6) Soil utilization percentage
This factor adds conservatism by using only a percentage of stated bearing capacity. For example, entering 85% means the calculator uses 0.85 × soil capacity as the effective allowable value.
Calculation Method
The tool uses a simplified tributary-area approach:
| Step | Equation | Description |
|---|---|---|
| Footing area | A = π × (D/24)^2 | D is footing diameter in inches, converted to feet radius/diameter for square feet area. |
| Effective soil | qeff = qsoil × utilization | Reduces nominal soil capacity by chosen utilization percentage. |
| Allowable footing load | Pallow = A × qeff | Maximum recommended vertical load per footing from soil bearing perspective. |
| Maximum spacing | Smax = Pallow / (w × tributary width) | Where w is deck design load in psf. |
| Footings per beam line | n = ceil(L / Smax) + 1 | Includes end supports across deck length L. |
| Actual spacing used | Sactual = L / (n - 1) | Equalized spacing based on integer footing count. |
This method gives strong conceptual guidance but does not replace full structural design. Real projects may need checks for beam bending, joist spans, point loads, lateral loads, uplift connectors, frost protection, and specific prescriptive code tables.
Example Scenarios
Example A: Moderate residential deck
Suppose a 20 ft by 12 ft deck has 6 ft beam spacing, 16 in diameter footings, 2,000 psf soil, and 50 psf design load with 85% utilization. The calculator estimates a maximum spacing in the 4 to 5 ft range, resulting in multiple footings per beam line and a total footing count that often lands in the low double digits.

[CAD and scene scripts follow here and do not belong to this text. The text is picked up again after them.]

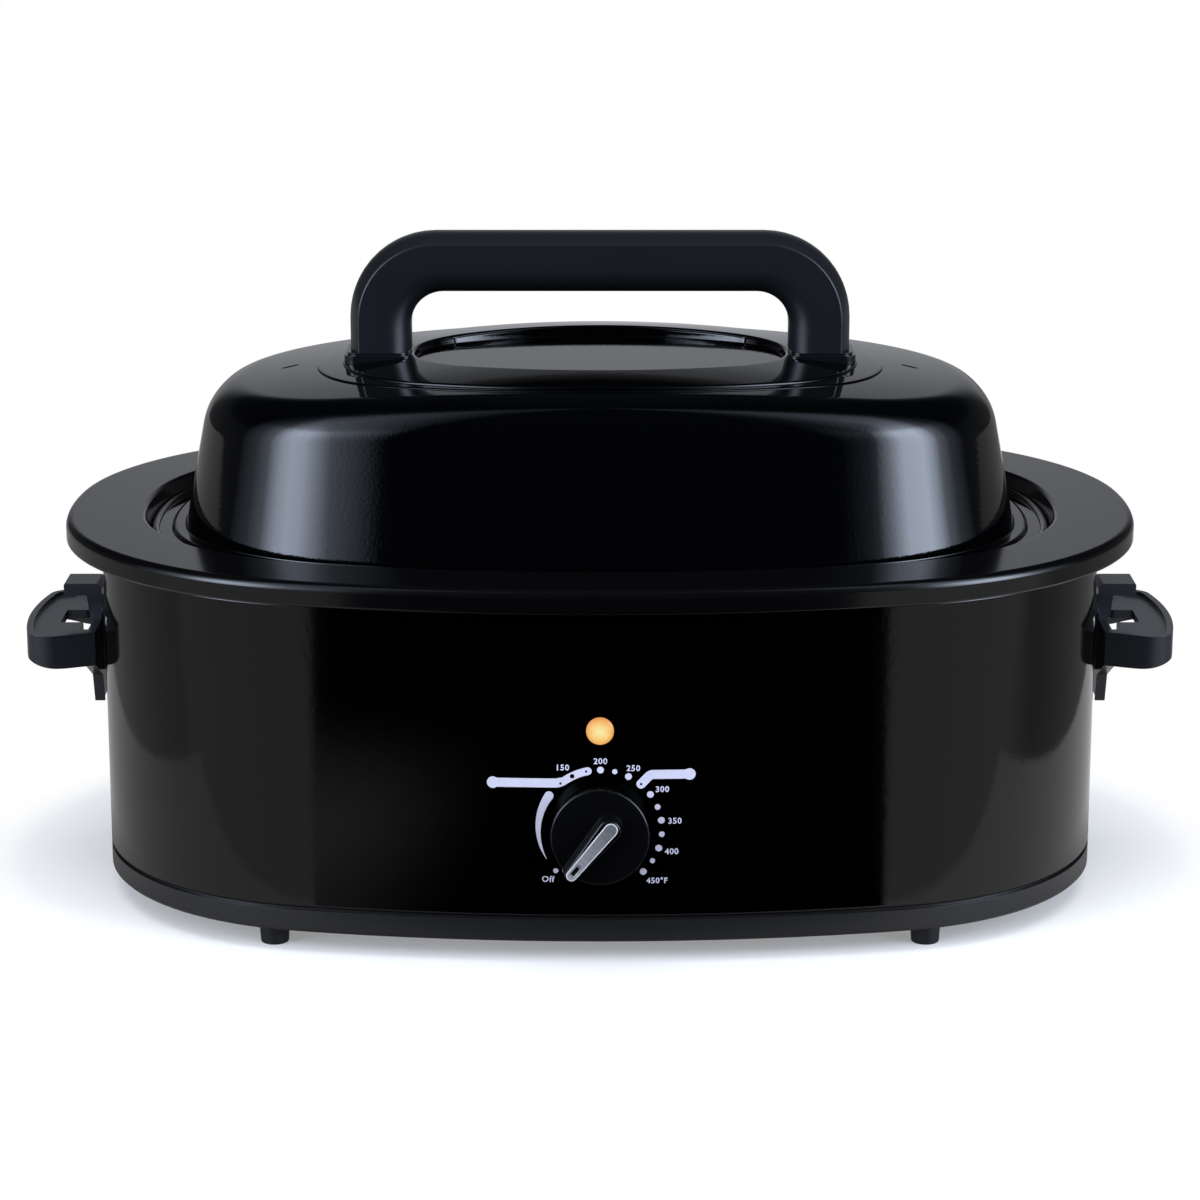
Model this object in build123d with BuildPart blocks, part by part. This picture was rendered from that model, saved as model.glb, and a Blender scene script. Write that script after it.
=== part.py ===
"""Electric roaster oven: a heated base, a lift-out roasting pan with its rack, and a lift-off lid.

Millimetres.  X runs along the length, -Y is the front with the dial, Z is up.
The origin is on the worktop, below the middle of the oven.
"""

import os
from dataclasses import dataclass
from math import atan2, cos, degrees, hypot, radians, sin, sqrt, tan

from build123d import *

os.makedirs("parts", exist_ok=True)


@dataclass(frozen=True)
class Oval:
    """A plan outline of tangent arcs: two ends, two long sides and four corners."""

    half_length: float
    half_depth: float
    end_radius: float
    side_radius: float
    corner_radius: float

    def arcs(self, inset=0.0):
        """(centre, radius, start angle, sweep) of each arc in turn, from the +X end round to it again."""
        end_x = self.half_length - self.end_radius
        side_y = self.half_depth - self.side_radius
        to_end = self.end_radius - self.corner_radius
        to_side = self.side_radius - self.corner_radius
        span = hypot(end_x, side_y)
        along = (to_end**2 - to_side**2 + span**2) / (2 * span)
        across = sqrt(to_end**2 - along**2)
        corner_x = end_x - (along * end_x + across * side_y) / span
        corner_y = (along * side_y - across * end_x) / span
        first = degrees(atan2(corner_y, corner_x - end_x))
        last = degrees(atan2(corner_y - side_y, corner_x))
        turn = last - first
        end = self.end_radius - inset
        side = self.side_radius - inset
        corner = self.corner_radius - inset
        return [
            ((end_x, 0), end, 0, first),
            ((corner_x, corner_y), corner, first, turn),
            ((0, side_y), side, last, 180 - 2 * last),
            ((-corner_x, corner_y), corner, 180 - last, turn),
            ((-end_x, 0), end, 180 - first, 2 * first),
            ((-corner_x, -corner_y), corner, 180 + first, turn),
            ((0, -side_y), side, 180 + last, 180 - 2 * last),
            ((corner_x, -corner_y), corner, 360 - last, turn),
            ((end_x, 0), end, 360 - first, first),
        ]


# ---------------------------------------------------------------- driving dimensions
# Plan outlines
rim = Oval(
    half_length=280.0, half_depth=198.5, end_radius=300.0, side_radius=602.0, corner_radius=170.0
)  # outer edge of the pan's wide rim
body = Oval(
    half_length=258.5, half_depth=187.5, end_radius=900.0, side_radius=727.0, corner_radius=133.0
)  # painted outer shell and the base below it
panel_half_depth = 98.0  # raised panel on the lid
panel_margin = 3.5  # from the lid handle's leg out to the panel's end
collar_end_width = 13.5  # faint step pressed round the panel, beyond its ends
collar_side_width = 3.5  # and along its sides
recess_half_depth = 65.5  # well in the middle of the panel
recess_margin = 3.0  # from the well's end out to the lid handle's leg

# Steel sheet
shell_sheet = 1.0
well_sheet = 1.0
pan_sheet = 1.2
lid_sheet = 1.0

# Heights, from the worktop up
foot_height = 11.0
base_skirt_height = 11.5
seam_gap = 1.2  # shadow line between the base and the shell
shell_top = 179.6
rim_rise = 9.8  # from the pan's ledge up to the top of its rim
rim_lip = 12.0  # depth of the rim's turned-down edge
pan_floor_top = 33.0
well_floor_top = 27.8

# Distances in from the rim's outer edge
rim_land_inset = 41.0
rim_step_inset = 44.5
pan_wall_inset = 58.0
pan_draft = 10.0
well_wall_inset = 52.0
lid_flange_inset = 45.5
lid_wall_inset = 63.0

# Lid
dome_radius = 1300.0
dome_top = 275.2  # height that the raised panel's dome would reach in the middle
panel_rise = 2.6  # step between the lid's top and its raised panel
collar_rise = 0.6
shoulder_radius = 24.0
lid_wall_lean = 11.0  # degrees in from vertical
lid_flange_step = 1.5  # rise from the flange's rim to the foot of the wall
recess_depth = 12.6
recess_ledge = 2.2  # ledge half way down the well
vent_slit_x = 163.0
vent_slit_y = 5.0
vent_slit_length = 11.5
vent_slit_width = 1.6

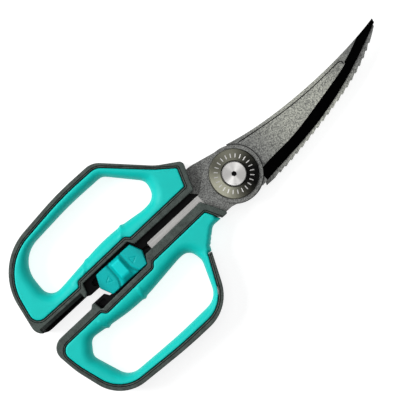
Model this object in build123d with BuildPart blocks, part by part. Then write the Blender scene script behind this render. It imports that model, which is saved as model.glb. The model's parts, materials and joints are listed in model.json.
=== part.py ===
from build123d import *
import math
import os

# Poultry shears with a slide lock, lying flat and closed.  Millimetres.
# Origin: pivot axis, on the plane the shears rest on.  +X runs to the blade tips,
# +Y to the upper handle, +Z up to the side with the screw head.

os.makedirs("parts", exist_ok=True)

# ---------------------------------------------------------------- driving dimensions
# Heights of the stack at the pivot
stock = 3.2                 # blade steel thickness
blade_gap = 0.1             # clearance between the two blades
rear_z0 = 5.25              # back face of the rear blade
rear_z1 = rear_z0 + stock
front_z0 = rear_z1 + blade_gap
front_z1 = front_z0 + stock
edge_flat = 0.35            # steel left at a cutting edge
panel_depth = 0.4           # shallow recess in the front blade's face

# Pivot
hub_r = 17.4                # round hub of each blade
hub_drop = 0.4              # the hub's centre lies this far below the pivot axis
boss_r = 17.2               # raised ring round the disc seat
boss_rise = 0.8
seat_r = 15.0
disc_r = 14.7
disc_t = 2.0
head_r = 7.2
head_z1 = 15.0
shank_r = 4.0
running_clearance = 0.05
bush_r = 5.5
washer_r = 9.5
washer_seat = 0.25          # depth of the washer's recess in each blade
head_t = 2.0
head_chamfer = 0.4
stop_orbit = 11.6           # distance of the stop pin from the pivot axis
stop_r = 1.25
stop_angle = 200.0          # where the stop pin stands, degrees round the pivot
open_angle = 40.0           # full opening of the blades, degrees
socket_flats = 2.9
socket_depth = 1.4
mark_count = 24             # radial marks sunk in the disc
mark_orbit = 10.7
mark_depth = 0.25

# Rear housing, nut and spring
cup_floor = 1.4
cup_inner_r = 13.0
nut_r = 7.2
nut_flange = 1.2
nut_hole_x = 4.6            # two holes for the nut's key
nut_hole_r = 1.0
nut_hole_depth = 0.8
sleeve_r = 5.6
wave_t = 0.3
spring_t = 0.9
spring_inner_r = 6.7
spring_growth = 1.7         # per turn
spring_half_turns = 6
spring_z0 = 1.7
spring_z1 = 4.7

# Scaling teeth along the rear blade's back
first_tooth = 7.0           # from the hub end of the toothed edge
tooth_pitch = 4.9
tooth_depth = 0.8
tooth_count = 20

# Handles
handle_t = 17.0             # thickness over the rubber
rim_step = 0.6              # the hard rim lies this far below the rubber
web_z0 = 5.0                # hard web that the rubber wraps
web_z1 = 12.0
shelf_top = 8.2             # half-lap level: shelves and ledges of the upper handle
shelf_bottom = 4.6
groove = 0.5                # shadow groove between rim and rubber
loop_skin = 3.0             # rubber thickness inside the finger loops
loop_round = 3.5            # round of the rubber into the upper finger loop
lower_loop_round = 1.2      # and into the lower one
rim_round = 0.6
bead_width = 0.65           # bead left on the rim beside the rubber
bead_groove = 0.45          # width of the groove that sets the bead off
bead_depth = 0.5
cracker_pitch = 1.3         # fine ribs on the inner flank of the upper handle
cracker_ribs = 7
rim_z0 = rim_step
rim_z1 = handle_t - rim_step

# Slide lock
lock_travel = 8.0
carrier_z0 = shelf_top + 0.2
carrier_z1 = 11.2
button_z1 = 15.6
ridge_z1 = 16.8
boss_y = 7.0                # the two bosses run in a slot of the upper handle's shelf
boss_x = (-95.0, -79.0)
lock_boss_r = 1.9
screw_r = 1.0
retainer_z0 = 2.4
retainer_z1 = shelf_bottom - 0.2
bay_x = -91.2               # bay under the shelf for the retainer
bay_length = 38.0
bay_y = 7.0
bay_width = 8.0
cover_t = 0.7
notch_depth = 0.6           # notches that hold the lock at each end
leaf_x = -87.0              # the detent leaf's crest
leaf_y = 4.05


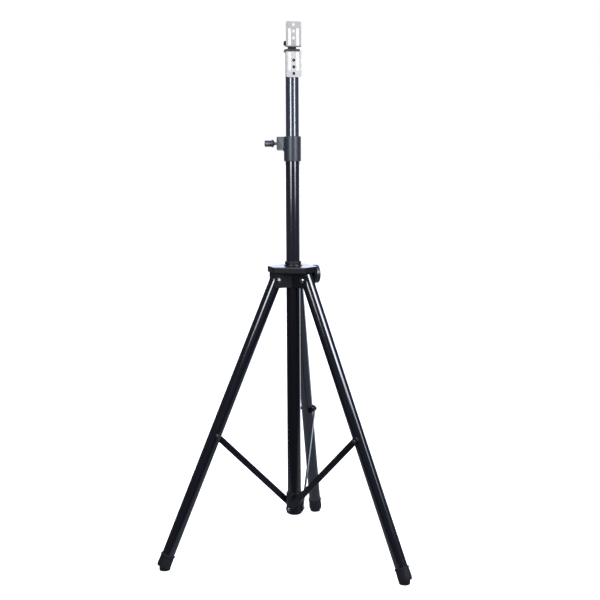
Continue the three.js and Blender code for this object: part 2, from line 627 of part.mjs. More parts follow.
// ---------------------------------------------------------------- assembly
const stand = new THREE.Group();
addPole(stand);
addCollar(stand);
addMast(stand);
addBrackets(stand);
addHub(stand);
addLeg(stand, 'back', Math.PI / 2);
addLeg(stand, 'right', -Math.PI / 6);
addLeg(stand, 'left', 7 * Math.PI / 6);

stand.updateMatrixWorld(true);
const footprint = new THREE.Box3().setFromObject(stand).getCenter(new THREE.Vector3());
stand.position.set(-footprint.x, -footprint.y, 0);

const assembly = new THREE.Group();
assembly.add(stand);
export default assembly;
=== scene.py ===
# %% [markdown]
# # A tripod stand for a loudspeaker
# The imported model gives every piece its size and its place. This lesson keeps those places and builds the
# surface that a person sees: round painted tubes, folded sheet, moulded plastic, plated brackets and rubber.
# We start by loading the frame.

# %% Load the frame
import json
import math

import bmesh
import bpy
from mathutils import Matrix, Vector
from mathutils.geometry import tessellate_polygon

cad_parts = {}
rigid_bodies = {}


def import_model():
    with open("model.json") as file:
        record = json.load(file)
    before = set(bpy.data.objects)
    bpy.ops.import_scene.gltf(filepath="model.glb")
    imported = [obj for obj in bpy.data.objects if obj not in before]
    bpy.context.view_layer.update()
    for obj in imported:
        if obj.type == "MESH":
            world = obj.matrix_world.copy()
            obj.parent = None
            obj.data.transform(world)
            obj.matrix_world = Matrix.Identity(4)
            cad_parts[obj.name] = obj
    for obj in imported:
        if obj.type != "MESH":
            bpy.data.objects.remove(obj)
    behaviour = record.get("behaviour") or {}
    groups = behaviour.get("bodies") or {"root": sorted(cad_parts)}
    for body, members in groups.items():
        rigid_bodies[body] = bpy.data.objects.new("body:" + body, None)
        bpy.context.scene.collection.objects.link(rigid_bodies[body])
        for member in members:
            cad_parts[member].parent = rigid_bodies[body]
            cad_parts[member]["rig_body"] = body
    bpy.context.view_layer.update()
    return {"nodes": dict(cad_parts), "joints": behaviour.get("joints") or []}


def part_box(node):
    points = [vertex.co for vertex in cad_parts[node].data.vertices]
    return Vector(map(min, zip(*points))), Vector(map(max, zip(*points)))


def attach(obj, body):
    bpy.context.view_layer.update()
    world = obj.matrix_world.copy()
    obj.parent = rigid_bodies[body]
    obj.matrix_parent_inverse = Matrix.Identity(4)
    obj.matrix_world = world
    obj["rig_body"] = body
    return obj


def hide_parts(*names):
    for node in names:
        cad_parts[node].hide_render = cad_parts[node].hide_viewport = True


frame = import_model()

nodes = frame["nodes"]
joints = {joint["name"]: joint for joint in frame["joints"]}

# %% [markdown]
# ## Places
# Lengths in this lesson are in millimetres, as on a workshop drawing, and one factor turns them into
# metres. A *place* is a matrix: where a piece's own origin sits and which way its own axes point. Each leg,
# each brace and the tilting head get one, worked out from the joints, so a piece can be drawn upright and
# then put there.

# %% Places from the joints
MM = 0.001
UP = Vector((0, 0, 1))


def place(origin, x_axis, z_axis=UP):
    """A frame at origin with +Z along z_axis and +X as near x_axis as it can be."""
    z = Vector(z_axis).normalized()
    x = Vector(x_axis)
    x = (x - z * x.dot(z)).normalized()
    turn = Matrix((x, z.cross(x), z)).transposed().to_4x4()
    return Matrix.Translation(Vector(origin)) @ turn


def measure(node, where):
    """Lowest and highest corner of a CAD node in millimetres, along the axes of a place."""
    inverse = where.inverted()
    points = [inverse @ vertex.co for vertex in nodes[node].data.vertices]
    low = Vector([min(p[i] for p in points) for i in range(3)]) / MM
    high = Vector([max(p[i] for p in points) for i in range(3)]) / MM
    return low, high


def corners_of(node, where):
    """The vertices of a CAD node in millimetres, along the axes of a place."""
    inverse = where.inverted()
    return [(inverse @ vertex.co) / MM for vertex in nodes[node].data.vertices]


tube_low, tube_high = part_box("main_tube")
pole_x = (tube_low.x + tube_high.x) / 2
pole_y = (tube_low.y + tube_high.y) / 2
pole = Matrix.Translation((pole_x, pole_y, 0))
tilt_axis = Vector(joints["head_tilt"]["axis"])
head = place((pole_x, pole_y, 0), tilt_axis)
tilt_height = joints["head_tilt"]["pos_m"][2] / MM

LEGS = ("back", "right", "left")
radial, leg, brace = {}, {}, {}
for name in LEGS:
    pivot = Vector(joints[f"leg_fold_{name}"]["pos_m"])
    knee = Vector(joints[f"brace_fold_{name}"]["pos_m"])
    outward = Vector((pivot.x - pole_x, pivot.y - pole_y, 0))
    radial[name] = place((pole_x, pole_y, 0), outward)
    leg[name] = place(pivot, outward, pivot - knee)
    bolt_low, bolt_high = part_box(f"brace_low_bolt_{name}")
    foot_of_brace = Vector((pole_x, pole_y, (bolt_low.z + bolt_high.z) / 2))
    along = knee - foot_of_brace
    side = UP.cross(outward).normalized()
    brace[name] = place(foot_of_brace, along, along.cross(side))
    print(name, "leg leans", round(math.degrees((pivot - knee).angle(UP)), 1), "degrees")


def sideways(where, direction, offset=(0, 0, 0)):
    """The same place with +Z turned to point along one of its own axes."""
    axis = where.to_3x3() @ Vector(direction)
    other = where.to_3x3() @ (Vector((0, 0, 1)) if abs(direction[2]) < 0.5 else Vector((1, 0, 0)))
    return place(where @ (Vector(offset) * MM), other, axis)

# %% [markdown]
# ## Camera
# The stand is looked at from a little above half its height, with a long lens, so its verticals stay calm.
# The camera stands ten degrees round from the back leg's line and is aimed and rolled by a fraction of a
# degree.

# %% Camera
CAMERA_ROUND = math.radians(10)
CAMERA_DISTANCE = 2.956
CAMERA_HEIGHT = 1.0827
AIM_RIGHT = math.radians(0.33)
AIM_DOWN = math.radians(7.985)
CAMERA_ROLL = math.radians(-0.28)
CAMERA_LENS = 70.35

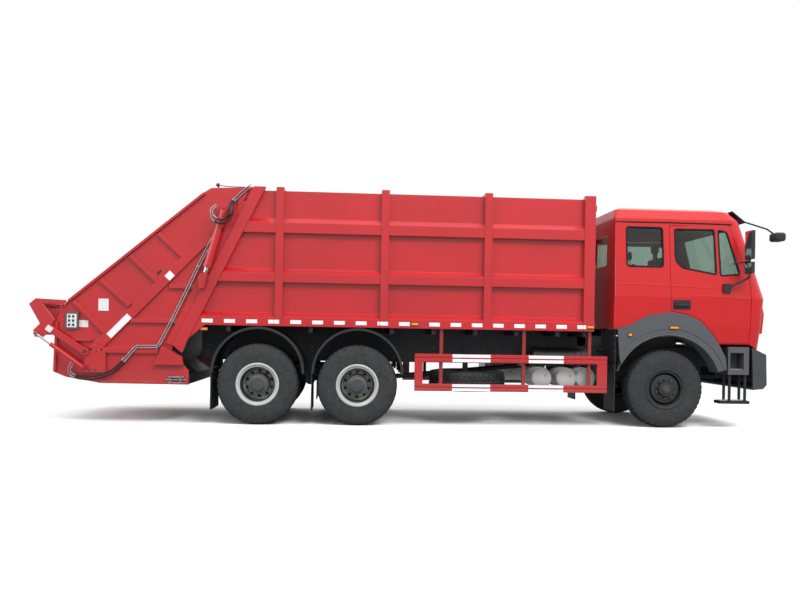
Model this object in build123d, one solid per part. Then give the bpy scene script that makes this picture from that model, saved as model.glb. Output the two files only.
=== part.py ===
from build123d import *
from math import cos, hypot, radians, sin, tan
import os

# Garbage truck with a tilting cab, a ribbed load body and a rear loading tailgate.
# Millimetres. X runs forward, Z up, and the truck's right side is at -Y.
# The origin is on the ground, at the middle of the truck's length and width.

# Wheels and axles
front_axle_x = 3630
wheelbase = 4500
rear_spread = 1400
tyre_r = 570
tyre_w = 305
rim_r = 256
front_tyre_y = 1007
rear_outer_y = 1075
rear_inner_y = 725
kingpin_y = 905
kingpin_r = 26
spindle_r = 42
rear_spindle_r = 60
shaft_gap = 0.4
engine_rear_x = 2950
rest_gap = 0.3

# Chassis
rail_out = 430
rail_flange = 80
rail_wall = 9
rail_z = 880
rail_h = 280
rail_rear_x = -3190
rail_front_x = 4920
spring_w = 90
tank_bracket_t = 40
spare_x = 780
spare_y = -610
spare_z = 634

# Load body
body_half = 1170
body_wall = 8
rib_out = 80
floor_z = 1390
panel_top_z = 3290
roof_rib_h = 50
post_top_z = panel_top_z + roof_rib_h
body_front_x = 2520
sill_h = 190
post_w = 110
front_post_w = 157

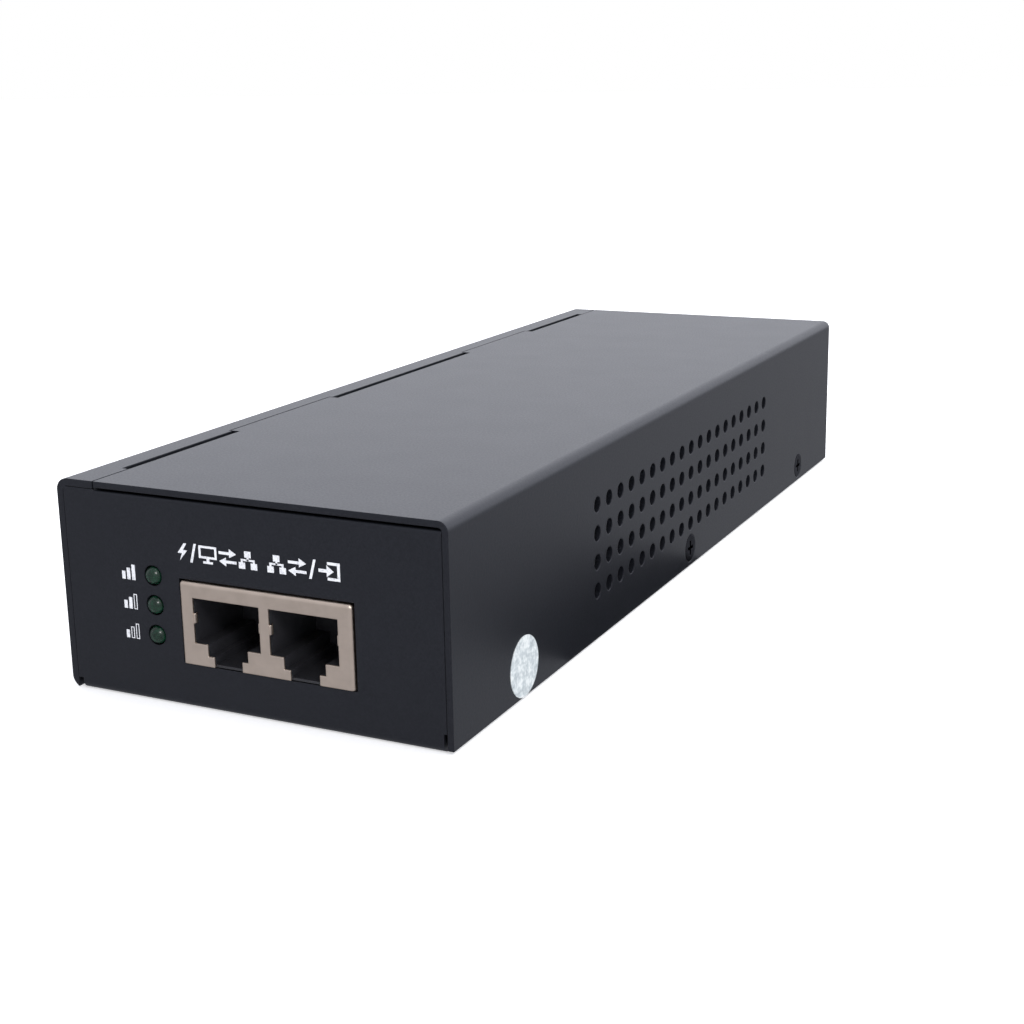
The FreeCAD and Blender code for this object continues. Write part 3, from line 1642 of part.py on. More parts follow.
def write():
    os.makedirs("parts", exist_ok=True)
    for name, item in parts.items():
        item.Shape.exportStep(f"parts/{name}.step")
        print(name, len(item.Shape.Solids), round(item.Shape.Volume, 1))


build()
check()
write()
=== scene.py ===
import math
import random

import bmesh
import bpy
from mathutils import Matrix, Vector


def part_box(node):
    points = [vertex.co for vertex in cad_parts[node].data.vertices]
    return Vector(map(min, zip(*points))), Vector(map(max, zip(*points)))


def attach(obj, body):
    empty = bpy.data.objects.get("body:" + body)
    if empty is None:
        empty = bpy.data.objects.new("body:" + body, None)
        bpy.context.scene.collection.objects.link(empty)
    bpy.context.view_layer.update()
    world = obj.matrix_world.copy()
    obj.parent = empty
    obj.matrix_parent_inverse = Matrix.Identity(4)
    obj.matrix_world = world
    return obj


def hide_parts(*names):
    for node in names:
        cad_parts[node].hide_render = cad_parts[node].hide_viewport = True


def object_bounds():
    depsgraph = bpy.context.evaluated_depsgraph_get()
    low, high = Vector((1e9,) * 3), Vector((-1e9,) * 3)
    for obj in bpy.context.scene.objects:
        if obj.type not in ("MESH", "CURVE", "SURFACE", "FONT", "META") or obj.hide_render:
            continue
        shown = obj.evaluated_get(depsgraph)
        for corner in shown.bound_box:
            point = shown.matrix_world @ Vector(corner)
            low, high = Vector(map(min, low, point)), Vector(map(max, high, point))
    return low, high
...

Example B: Increasing footing diameter
If you keep the same deck and soil assumptions but increase footing diameter from 16 in to 20 in, footing bearing area increases significantly. That usually increases allowable spacing and can reduce required footing count. This is a common tradeoff: larger concrete elements versus fewer excavations.
Example C: Poorer soil conditions
When bearing capacity drops (for example from 2,000 psf to 1,500 psf), spacing must shrink or footing diameter must grow. Using a deck footing spacing calculator early helps avoid redesign surprises after permit review.
Quick Reference Tables
Typical presumptive soil bearing capacities (illustrative only)
| Soil Type | Typical Capacity (psf) | Planning Note |
|---|---|---|
| Dense gravel / dense sand | 2,500 to 3,000 | Often supports wider spacing, verify local assumptions. |
| Medium sand / sandy gravel | 2,000 | Common planning value for many deck calculators. |
| Clay, medium stiff | 1,500 to 2,000 | Settlement and moisture variation may control decisions. |
| Soft clay / organic soils | Below 1,500 | May require engineering and specialized foundation approach. |
Footing diameter effect on area
| Diameter (in) | Bearing Area (sq ft) | Relative Capacity vs 12 in |
|---|---|---|
| 12 | 0.79 | 1.00x |
| 14 | 1.07 | 1.36x |
| 16 | 1.40 | 1.78x |
| 18 | 1.77 | 2.25x |
| 20 | 2.18 | 2.78x |
| 24 | 3.14 | 4.00x |
Common Deck Footing Spacing Mistakes to Avoid
One frequent mistake is using optimistic soil values without verification. Another is choosing spacing based only on appearance or convenience instead of load path. Builders also sometimes overlook added loads from privacy walls, roof structures, heavy planters, outdoor kitchens, or spas. Any concentrated load can change footing needs dramatically.
It is also common to focus only on spacing while ignoring other governing checks. Even if soil bearing works out, beam and joist spans might still fail prescriptive limits. In many jurisdictions, connection detailing and uplift restraints are as important as vertical bearing.
Finally, frost depth is non-negotiable in cold regions. Footings must extend below required depth, and local inspectors may require specific pier details and hardware. Use this calculator for planning, then confirm your final deck details with approved documents.
Deck Footing Spacing Calculator FAQ
- How accurate is this deck footing spacing calculator?
- It is accurate for preliminary estimation using simplified assumptions. Final design may differ due to local code tables, member sizing, point loads, and site-specific conditions.
- What design load should I enter?
- Many residential decks start with about 50 psf combined load, but local requirements can vary. If your project has unusual loads, use higher values.
- Can I use this for multi-level or roof decks?
- You can use it for rough planning, but elevated, roof-adjacent, or complex decks typically need detailed engineering checks.
- Why does my required footing count seem high?
- Low soil capacity, small footing diameter, high loads, or wide beam spacing can all increase footing demand.
- Does this calculator include frost depth?
- No. Frost depth affects footing depth and installation requirements, not just spacing.
- Can I reduce cost by widening spacing?
- Only if soil pressure, beam capacity, and code limits still pass. Wider spacing is not always economical if it forces larger beams or footings.
- What if I already know the spacing I want?
- Use the target spacing field. The calculator will estimate a required footing diameter for that spacing under current assumptions.
- Should edge beams use different tributary width?
- Yes, edge beams can have lower tributary width than interior beams. This tool uses a uniform conservative assumption for faster planning.
- Is permit approval guaranteed if calculator numbers look good?
- No. Permit approval depends on full compliance with your local jurisdiction and submitted construction details.
- When should I hire a structural engineer?
- Hire one for poor soils, large decks, heavy superimposed loads, tall posts, hillside conditions, or any non-standard framing layout.
Final Planning Advice
A deck footing spacing calculator is best used early, before material purchase and permit submission. It helps you compare options quickly: wider beams with fewer footings, or more frequent supports with smaller members. Use conservative values, document your assumptions, and confirm your final layout with local code requirements. That approach usually leads to smoother inspections, fewer change orders, and a better long-term deck foundation.